As new technologies are implemented to digitize what was once on paper, novel security innovations are leading to greater protection of studio content. For one major studio’s highest budget tentpole film ever, there were concerns over crew and day-player access to pre-release costume and set photos. SyncOnSet and the studio partnered to develop watermarking on all continuity and set photos taken by crew members, a new level of content protection that could never be possible in a three-ring binder.

Data retention (The dog ate my homework!)

The importance of data redundancy is unfortunately often overlooked until a tragic loss is experienced first-hand. On several occasions, productions have adopted SyncOnSet only after such catastrophic occasions. One particularly significant loss involved the crash of a Filemaker-based program used to track purchases within the costume department. This desktop-based software was responsible for managing over $3 million in purchases for the costume department. When it crashed, it set the team back days and much of the information simply could never be recovered or recreated. With so much at stake, productions should not allow the dog to eat their homework.

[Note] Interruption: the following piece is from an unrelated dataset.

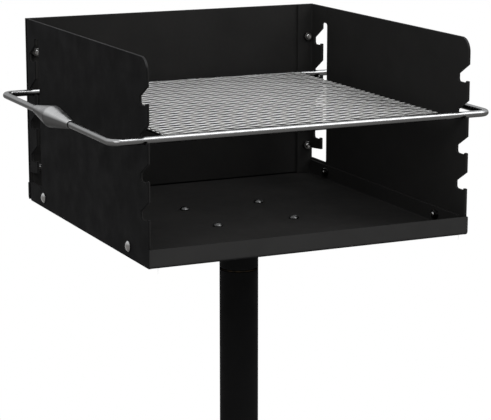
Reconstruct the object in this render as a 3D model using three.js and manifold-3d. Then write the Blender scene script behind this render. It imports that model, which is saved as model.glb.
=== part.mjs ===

The benefit of cloud solutions is the ability to protect against hardware failure by utilizing multiple physically separate data centers in parallel. For example, using a provider like Amazon Web Services, data can easily be backed up to multiple secure data centers in each region as well as distributed across geographically separate regions. In addition, large enterprise cloud providers offer high availability, redundancy, business continuity, disaster recovery, and incident management far greater than single industry- specific providers.

The Holy Grail: Perfect security

While perfect security will never be fully realized, significant improvements can (and are) being made with the collaboration of studios, software vendors, and production teams. At the end of the day, everyone has the same goal of making a successful film and mitigating risks along the way. So when evaluating systems and determining how to keep data safe, it’s important to take a holistic approach.